- Exercise objective
Begin with the line that contains "for panel_face in", end with the line that contains "flat-bar steel hanger.", and extract exactly that stretch of lines.

□ □ □ □ □

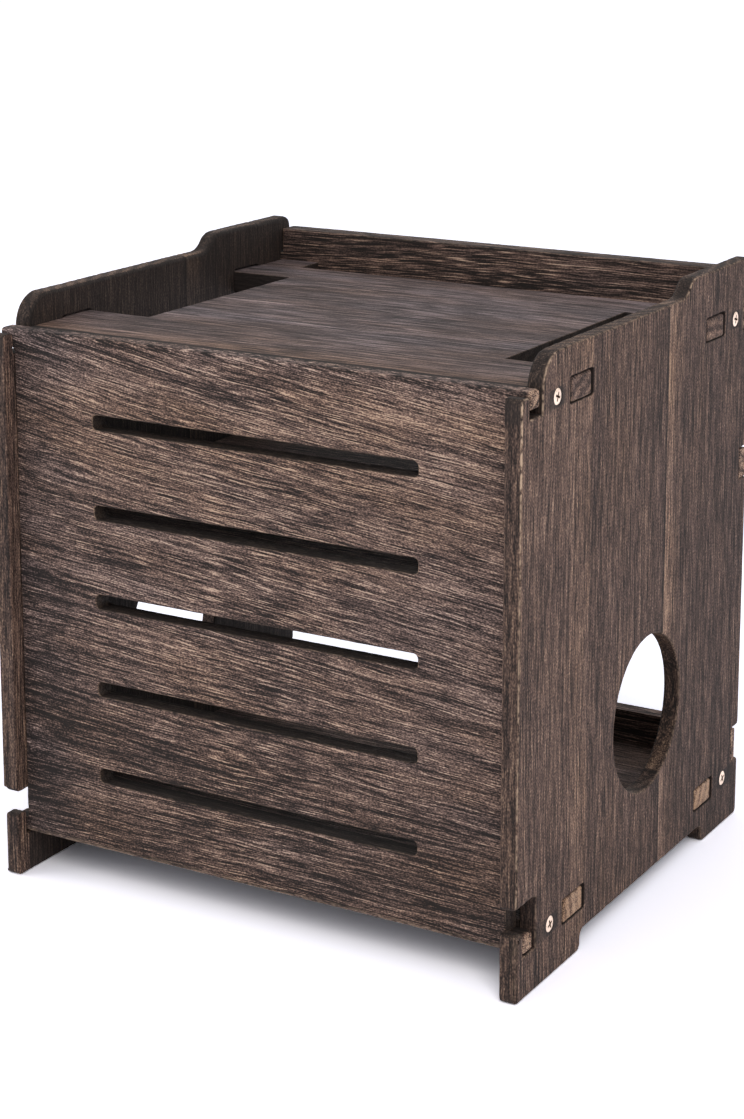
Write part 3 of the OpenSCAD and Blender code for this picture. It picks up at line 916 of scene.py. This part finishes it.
class ROUTERBOX_OT_screws(bpy.types.Operator):
    """Build the countersunk screws with their cross recesses"""

    bl_idname = "routerbox.screws"
    bl_label = "Screws"
    bl_options = {"REGISTER", "UNDO"}

    def execute(self, context):
        """Turns a screw for each solid of the two screw nodes, each driven home at its own angle."""
        metal = material_named("plated_brass", plated_brass)
        sizes = context.scene.screw_sizes
        kinds = (("case_screws", X, sizes.case_shank), ("rail_screws", Y, sizes.rail_shank))
        for node, axis, shank in kinds:
            mesh = bmesh.new()
            mesh.verts.layers.float.new("char_and_shade")
            for number, (low, high) in enumerate(solid_boxes(node)):
                middle = (low + high) / 2
                outward = Vector((0, 0, 0))
                outward[axis] = 1 if axis == Y or middle.x > 0 else -1
                crown = middle + outward * (high[axis] - low[axis]) / 2
                turn = Matrix.Rotation(sizes.start_turn + sizes.next_turn * number, 4, outward)
                upright = outward.to_track_quat("Z", "Y").to_matrix().to_4x4()
                frame_of = Matrix.Translation(crown) @ turn @ upright
                head = (high.z - low.z) / 2 - sizes.gap
                self.turn_screw(mesh, frame_of, head, shank / 2, high[axis] - low[axis])
            data = bpy.data.meshes.new(node + ".turned")
            mesh.to_mesh(data)
            mesh.free()
            data.shade_smooth()
            data.set_sharp_from_angle(angle=math.radians(28))
            piece = bpy.data.objects.new(node + ".turned", data)
            context.scene.collection.objects.link(piece)
            dress(piece, node, metal)
        return {"FINISHED"}

    def turn_screw(self, mesh, place, head, shank, length):
        """Adds one screw whose crown lies at the origin of place and whose tip points down its Z axis."""
        sizes = bpy.context.scene.screw_sizes
        arm, web = sizes.recess_arm * head, sizes.recess_web * head
        corner = math.atan2(web, arm)
        halves = (0, 0.5 * corner, corner, 0.6 * corner + 0.1 * math.pi, 0.2 * math.pi)
        quarter = [*halves, math.pi / 4, *(math.pi / 2 - angle for angle in reversed(halves[1:]))]
        angles = [math.pi / 2 * side + angle for side in range(4) for angle in quarter]

        def cross(angle):
            """Distance from the middle to the edge of the cross recess."""
            turn = (angle + math.pi / 4) % (math.pi / 2) - math.pi / 4
            return arm / math.cos(turn) if abs(turn) <= corner + 1e-6 else web / math.sin(abs(turn))

        deep = sizes.recess_depth
        neck = sizes.crown + head - shank
        # The last number of each ring is the painted shade of the cross recess: full inside it, slight at
        # its mouth.
        rings = (
            [(0.4 * cross(a), -deep, 1) for a in angles],
            [(0.94 * cross(a), -0.12 * deep, 1) for a in angles],
            [(1.06 * cross(a), 0, 0.2) for a in angles],
            [(0.72 * head, -0.12 * sizes.crown, 0)] * len(angles),
            [(0.9 * head, -0.45 * sizes.crown, 0)] * len(angles),
            [(head, -sizes.crown, 0)] * len(angles),
            [(shank, -neck, 0)] * len(angles),
            [(shank, 2 * shank - length, 0)] * len(angles),
        )
        char_and_shade = mesh.verts.layers.float["char_and_shade"]
        made = []
        for ring in rings:
            verts = []
            for angle, (radius, level, dark) in zip(angles, ring):
                spot = Vector((radius * math.cos(angle), radius * math.sin(angle), level))
                vert = mesh.verts.new(place @ spot)
                vert[char_and_shade] = dark
                verts.append(vert)
            made.append(verts)
        for inner, outer in zip(made, made[1:]):
            for i, vert in enumerate(inner):
                j = (i + 1) % len(inner)
                mesh.faces.new((vert, outer[i], outer[j], inner[j]))
        for ring, level, flip in ((made[0], -deep, False), (made[-1], -length, True)):
            middle = mesh.verts.new(place @ Vector((0, 0, level)))
            # The middle of the recess floor gets full painted shade, the tip none.
            middle[char_and_shade] = 0 if flip else 1
            for i, vert in enumerate(ring):
                pair = (vert, ring[(i + 1) % len(ring)])
                mesh.faces.new((middle, *(reversed(pair) if flip else pair)))


class ROUTERBOX_OT_stage(bpy.types.Operator):
    """Set up the floor, the lamps and the camera"""

    bl_idname = "routerbox.stage"
    bl_label = "Stage"
    bl_options = {"REGISTER", "UNDO"}

    def execute(self, context):
        """Lays a white floor under soft light and stands the camera where the photograph was taken."""
        scene = context.scene
        view = scene.stage_values
        scene.view_settings.view_transform = "Standard"

        bpy.ops.mesh.primitive_plane_add(size=view.floor_size, location=(0, 0, 0))
        floor = context.active_object
        floor.name = "studio_floor"
        paper_seen, paper_bounced = (1.86, 1.82, 1.9), 0.8
        floor.data.materials.append(studio_white("studio_white", paper_seen, paper_bounced))

        world = bpy.data.worlds.new("studio_sky")
        world.use_nodes = True
        tree = world.node_tree
        tree.nodes.clear()
        strength = add(tree, "MapRange", {0: seen_rays(tree), 3: view.sky, 4: 1.0})
        hue = mixed(tree, seen_rays(tree), (0.76, 0.79, 0.86), (1, 1, 1))
        sky = add(tree, "Background", {"Color": hue, "Strength": strength})
        add(tree, "OutputWorld", {"Surface": sky})
        scene.world = world

        aim = Vector((0, 0, 0.15))
        for name, place, power, width in (
            ("key_softbox", (1.4, -1.8, 1.9), view.key, 1.2),
            ("fill_softbox", (-1.9, -1.2, 1.3), view.fill, 1.4),
        ):
            data = bpy.data.lights.new(name, "AREA")
            data.energy = power
            data.size = width
            data.color = (1, 0.98, 0.94)
            lamp = bpy.data.objects.new(name, data)
            lamp.location = place
            lamp.rotation_euler = (aim - Vector(place)).to_track_quat("-Z", "Y").to_euler()
            scene.collection.objects.link(lamp)

        # Lens, place and tilt were fitted to the corners of the box in the photograph.
        data = bpy.data.cameras.new("photo_camera")
        data.sensor_width = 36
        data.lens = 78.159
        data.shift_y = (MIDDLE_LINE - PHOTO_H / 2) / PHOTO_H
        data.clip_start = 0.05
        camera = bpy.data.objects.new("photo_camera", data)
        camera.location = (0.62012, -1.07343, 0.5286)
        camera.rotation_euler = (math.radians(90 - 11.37), 0, math.radians(30.295))
        scene.collection.objects.link(camera)
        scene.camera = camera
        return {"FINISHED"}


class StageValues(bpy.types.PropertyGroup):
    """Light and floor of the studio."""

    sky: FloatProperty(name="Sky", description="Strength of the light from all round", default=0.75, min=0)
    key: FloatProperty(
        name="Key", description="Power of the softbox on the right", default=22, min=0, unit="POWER"
    )
    fill: FloatProperty(
        name="Fill", description="Power of the softbox on the left", default=12, min=0, unit="POWER"
    )
    floor_size: FloatProperty(
        name="Floor", description="Width of the floor", default=60, min=1, subtype="DISTANCE"
    )


class ROUTERBOX_PT_panel(bpy.types.Panel):
    """Sizes and colours of the box, with a button for each piece"""

    bl_idname = "ROUTERBOX_PT_panel"
    bl_label = "Router storage box"
    bl_space_type = "VIEW_3D"
    bl_region_type = "UI"
    bl_category = "Router Box"

    def draw(self, context):
        """Lists the values and the operators."""
        for group in PROPERTY_GROUPS:
            column = self.layout.column(align=True)
            for key in PROPERTY_GROUPS[group].__annotations__:
                column.prop(getattr(context.scene, group), key)
        for operator in OPERATORS:
            self.layout.operator(operator.bl_idname)


PROPERTY_GROUPS = {
    "board_sizes": BoardSizes,
    "screw_sizes": ScrewSizes,
    "box_colours": BoxColours,
    "stage_values": StageValues,
}
OPERATORS = (
    ROUTERBOX_OT_stage,
    ROUTERBOX_OT_side_panels,
    ROUTERBOX_OT_front_panel,
    ROUTERBOX_OT_boards,
    ROUTERBOX_OT_rails,
    ROUTERBOX_OT_screws,
)


def register():
    """Registers the property groups, the operators and the panel."""
    for name, group in PROPERTY_GROUPS.items():
        bpy.utils.register_class(group)
        setattr(bpy.types.Scene, name, PointerProperty(type=group))
    for kind in (*OPERATORS, ROUTERBOX_PT_panel):
        bpy.utils.register_class(kind)


def unregister():
    """Takes back what register added."""
    for kind in (ROUTERBOX_PT_panel, *reversed(OPERATORS)):
        bpy.utils.unregister_class(kind)
    for name, group in reversed(PROPERTY_GROUPS.items()):
        delattr(bpy.types.Scene, name)
        bpy.utils.unregister_class(group)


def main():
    """Builds the whole scene."""
    register()
    for operator in OPERATORS:
        group, name = operator.bl_idname.split(".")
        getattr(getattr(bpy.ops, group), name)()


if __name__ == "__main__":
    main()
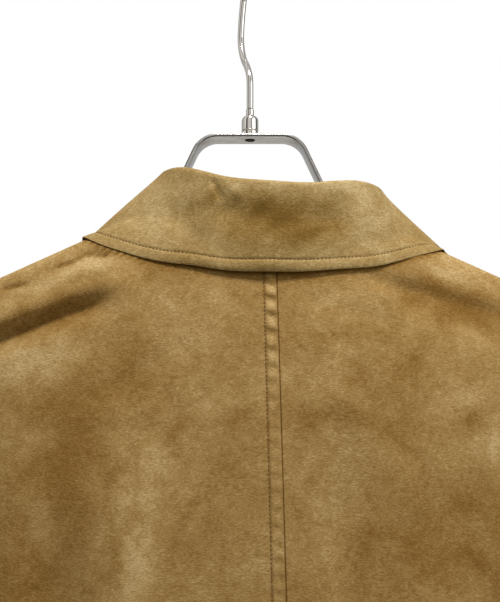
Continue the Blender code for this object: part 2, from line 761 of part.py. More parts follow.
def hook_route():
    """The hook's middle line as (reach, height above the bar), smooth through these places."""
    columns = ("reach", "height")
    places = [dict(zip(columns, row)) for row in (
        (0, 23.2), (0, 43), (1.5, 52), (6.3, 60.7), (13.1, 69.5), (18.3, 80.3), (20.3, 90.5),
        (19.6, 99), (18.2, 107), (16.2, 115), (13.4, 123), (8, 130.5), (0, 133.7),
        (-8.5, 131.5), (-15.5, 125), (-19.5, 116), (-20.5, 108),
    )]
    rows = [dict(place, at=i) for i, place in enumerate(places)]
    count = 2 * (len(places) - 1)
    return [tuple(table_value(rows, "at", c, i / 2) * MM for c in columns)
            for i in range(count + 1)]


def make_hook(material):
    """The wire hook, its inside top at the origin."""
    curve = bpy.data.curves.new("hanger_hook", "CURVE")
    curve.dimensions = "3D"
    curve.bevel_depth = WIRE_RADIUS
    curve.bevel_resolution = 2
    curve.use_fill_caps = True
    spline = curve.splines.new("POLY")
    route = hook_route()
    spline.points.add(len(route) - 1)
    for place, (reach, height) in zip(spline.points, route):
        place.co = (reach * math.sin(HOOK_TURN), -reach * math.cos(HOOK_TURN),
                    height - BEARING_HEIGHT, 1)
    curve.materials.append(material)
    hook = bpy.data.objects.new("hanger_hook", curve)
    JACKET.objects.link(hook)


# ---------------------------------------------------------------- buttons

def seat(point, normal):
    """The place of a button that sits just above a point, its face along the normal."""
    turn = normal.to_track_quat("Z", "Y").to_matrix().to_4x4()
    return Matrix.Translation(point + normal * BUTTON_SEAT) @ turn


def make_button(name, place, material):
    """A plain disc with a rounded rim and a dished face."""
    rim, thick = BUTTON_RADIUS, BUTTON_THICK
    profile = [
        (0, thick - 0.8 * MM), (rim - 3 * MM, thick - 0.8 * MM), (rim - 1.8 * MM, thick),
        (rim - 0.7 * MM, thick), (rim, thick - 0.8 * MM), (rim, 0.8 * MM),
        (rim - 0.8 * MM, 0), (0, 0),
    ]
    turned_object(name, profile, BUTTON_SIDES, material, place)


def make_buttons(material):
    """The stand's button, the front's row and one on each cuff."""
    stand = stand_point(180, 0.5)
    make_button("button_neck", seat(stand, Vector((0, -1, 0))), material)
    for i in range(FRONT_BUTTONS):
        z = FIRST_BUTTON_Z - i * BUTTON_PITCH
        place = seat(body_point("front", "left", HANG_X, z),
                     body_normal("front", "left", HANG_X, z))
        make_button(f"button_front_{i + 1}", place, material)
    for side in SIDES:
        points, normals = cuff_grid(side)
        column = len(points[0]) - 2
        middle = (points[1][column] + points[2][column]) / 2
        make_button(f"button_cuff_{side}", seat(middle, normals[1][column]), material)


# ---------------------------------------------------------------- the whole

for old in list(bpy.data.objects):
    bpy.data.objects.remove(old)
JACKET = collection("shirt_jacket_on_hanger")
CUTTERS = collection("cutters")

suede = make_material("suede", (0.36, 0.24, 0.095), 0.95)
suede_double = make_material("suede_double", (0.40, 0.27, 0.11), 0.95)
steel = make_material("hanger_steel", (0.62, 0.60, 0.57), 0.28, 1.0)
horn = make_material("button", (0.10, 0.06, 0.03), 0.35)

for panel_face in FACES:
    for panel_side in SIDES:
        wall_object(f"{panel_face}_{panel_side}", *panel_grid(panel_face, panel_side), CLOTH, suede)
for sleeve_side in SIDES:
    wall_object(f"sleeve_{sleeve_side}", *sleeve_grid(sleeve_side), CLOTH, suede, ring=True)
    wall_object(f"cuff_{sleeve_side}", *cuff_grid(sleeve_side), DOUBLE_CLOTH, suede_double)
wall_object("collar_stand", *stand_grid(), DOUBLE_CLOTH, suede_double)
wall_object("collar_leaf", *leaf_grid(), DOUBLE_CLOTH, suede_double)
make_bar(steel)
make_ferrule(steel)
make_hook(steel)
make_buttons(horn)
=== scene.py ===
"""Looks of a suede-like shirt jacket that hangs closed on a bent flat-bar steel hanger.

Units are metres and +Z is up. The back faces +Y and the wearer's left is +X; the origin is the
inside top of the hook, where a rail bears. Each cloth piece is a thin shell worked out from the
same sizes as its solid, at a finer step, with its creases, seams, topstitching and nap.
"""
import logging
import math
from dataclasses import dataclass, field
from enum import Enum
from typing import Callable, Sequence

import bmesh
import bpy
import numpy as np
from mathutils import Matrix, Vector


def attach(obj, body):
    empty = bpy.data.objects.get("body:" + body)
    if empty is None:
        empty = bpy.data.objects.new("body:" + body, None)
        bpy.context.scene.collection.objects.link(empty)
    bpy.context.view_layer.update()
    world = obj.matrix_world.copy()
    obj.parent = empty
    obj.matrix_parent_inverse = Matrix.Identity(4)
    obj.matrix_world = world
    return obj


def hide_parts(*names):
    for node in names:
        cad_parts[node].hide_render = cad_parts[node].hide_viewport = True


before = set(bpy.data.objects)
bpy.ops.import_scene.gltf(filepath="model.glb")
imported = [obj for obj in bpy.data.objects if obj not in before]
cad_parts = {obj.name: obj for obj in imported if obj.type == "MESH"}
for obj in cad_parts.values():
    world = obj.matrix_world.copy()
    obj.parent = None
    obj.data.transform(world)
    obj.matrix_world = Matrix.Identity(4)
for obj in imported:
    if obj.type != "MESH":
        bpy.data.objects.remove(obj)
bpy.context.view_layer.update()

LOG = logging.getLogger("shirt_jacket")
MM = 0.001
SEAM_GAP = 0.3 * MM
HALF_GAP = SEAM_GAP / 2
CLOTH = 1.6 * MM
DOUBLE_CLOTH = 2.2 * MM
STITCH_PITCH = 2.9 * MM
TAU = math.tau
Array = np.ndarray


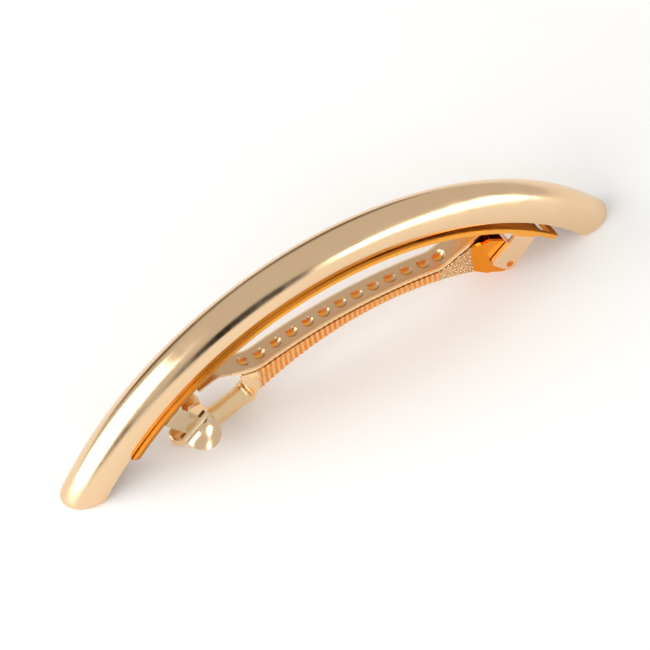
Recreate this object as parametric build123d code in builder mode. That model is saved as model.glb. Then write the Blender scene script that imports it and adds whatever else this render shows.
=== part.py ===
from build123d import *
from math import acos, asin, atan, atan2, cos, degrees, hypot, radians, sin, sqrt, tan
import os

# A hair barrette: an arched half-round bar with a hinged clip behind it.
# Millimetres. X runs along the bar, the hinge is at +X and the catch at -X, Y runs across
# and Z is up, towards the bar's crown. The origin is on the floor plane, midway between
# the two end faces that the arch stands on. The radius and angle of a place are counted
# from the arch's centre, the angle from straight up and positive towards the hinge.

# Front bar
arch_radius = 56.3  # at the bar's widest level
arch_rise = 25.7  # from the end faces up to the widest level at mid length
bar_width = 7.4
bar_crown = 4.3  # crown above the widest level
bar_skirt = 0.9  # straight sides below the widest level
bar_wall = 0.9
bar_end_wall = 0.9
bar_end_round = 0.7
bar_past_floor = 4.0  # degrees that the arch is drawn on before the floor cuts it

# Base plate
base_radius = 52.83  # of its underside
base_drop = 0.95  # its underside below the bar's rim, where it comes nearest
base_shift = -0.6  # its centre, along the bar
base_left_x = -39.7
base_right_x = 40.2
base_width = 9.0
base_thickness = 0.8
base_left_corner = 1.3
base_right_corner = 0.8
edge_match = 0.01  # within which an edge is as long as the plate is thick
slot_angle = 45.5
slot_length = 2.7
slot_rim = 0.7  # plate left beside the slot

# Hinge ears and pin
pin_angle = 41.35
pin_radius = 47.45  # from the arch's centre to the pin's
pin_diameter = 1.3
pin_proud = 0.12
ear_thickness = 0.7
ear_right = 1.6  # beyond the pin's centre
ear_left_top = 2.5  # before the pin's centre, at the plate
ear_left_foot = 4.1
ear_heel = 0.5  # below the pin's centre at the left
ear_below_pin = 1.5
ear_heel_round = 0.9
ear_toe_round = 1.2

# Catch
catch_angle = -36.6
catch_width = 8.8
catch_thickness = 0.6
catch_leg_width = 3.5
catch_leg_length = 6.2  # from the base's underside to where the tab flares
catch_bend = 0.9
tab_width = 6.0
tab_reach = 3.5  # sideways, past the leg
tab_flare_angle = 52.0
tab_flare_radius = 1.6

# Tension bar, by its upper face
tension_radius = 76.0
tension_middle_x = 2.2
tension_middle_z = 12.15
tension_width = 4.2
tension_thickness = 0.45
tension_lip = 0.2  # edges turned down below the thickness
tension_left_x = -13.4
tension_right_x = 19.0
tension_lead = 0.15  # straight part between the long arc and a bend
tension_bend = 3.5
bend_tries = 8  # rounds in which a bend's corner settles
tongue_neck_x = -21.8
tongue_neck_z = 12.7
tongue_end_x = -25.6
tongue_end_z = 11.7
tongue_half_width = 1.5
taper_start_x = -17.5
taper_end_x = -21.4
ramp_angle = 34.4  # where the ramp reaches the base
tab_angle = 37.5  # where its flat tab ends
ramp_bend = 0.8
lip_end_x = 27.8
dimple_count = 13
dimple_pitch = 3.12
dimple_diameter = 2.1
dimple_depth = 0.4
dimple_middle_x = 2.4

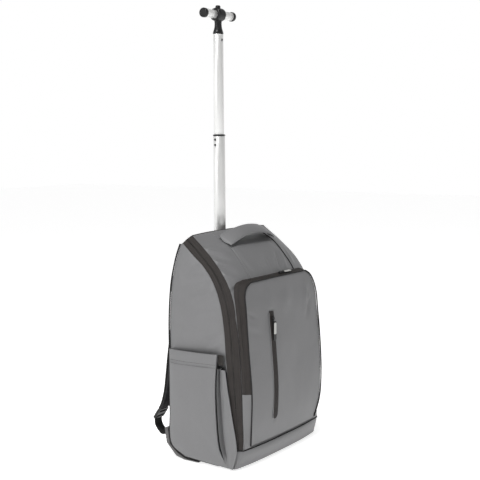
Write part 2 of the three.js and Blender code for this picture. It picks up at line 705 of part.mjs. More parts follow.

□ □ □ □ □

- Final result
for panel_face in FACES:
    for panel_side in SIDES:
        wall_object(f"{panel_face}_{panel_side}", *panel_grid(panel_face, panel_side), CLOTH, suede)
for sleeve_side in SIDES:
    wall_object(f"sleeve_{sleeve_side}", *sleeve_grid(sleeve_side), CLOTH, suede, ring=True)
    wall_object(f"cuff_{sleeve_side}", *cuff_grid(sleeve_side), DOUBLE_CLOTH, suede_double)
wall_object("collar_stand", *stand_grid(), DOUBLE_CLOTH, suede_double)
wall_object("collar_leaf", *leaf_grid(), DOUBLE_CLOTH, suede_double)
make_bar(steel)
make_ferrule(steel)
make_hook(steel)
make_buttons(horn)
=== scene.py ===
"""Looks of a suede-like shirt jacket that hangs closed on a bent flat-bar steel hanger.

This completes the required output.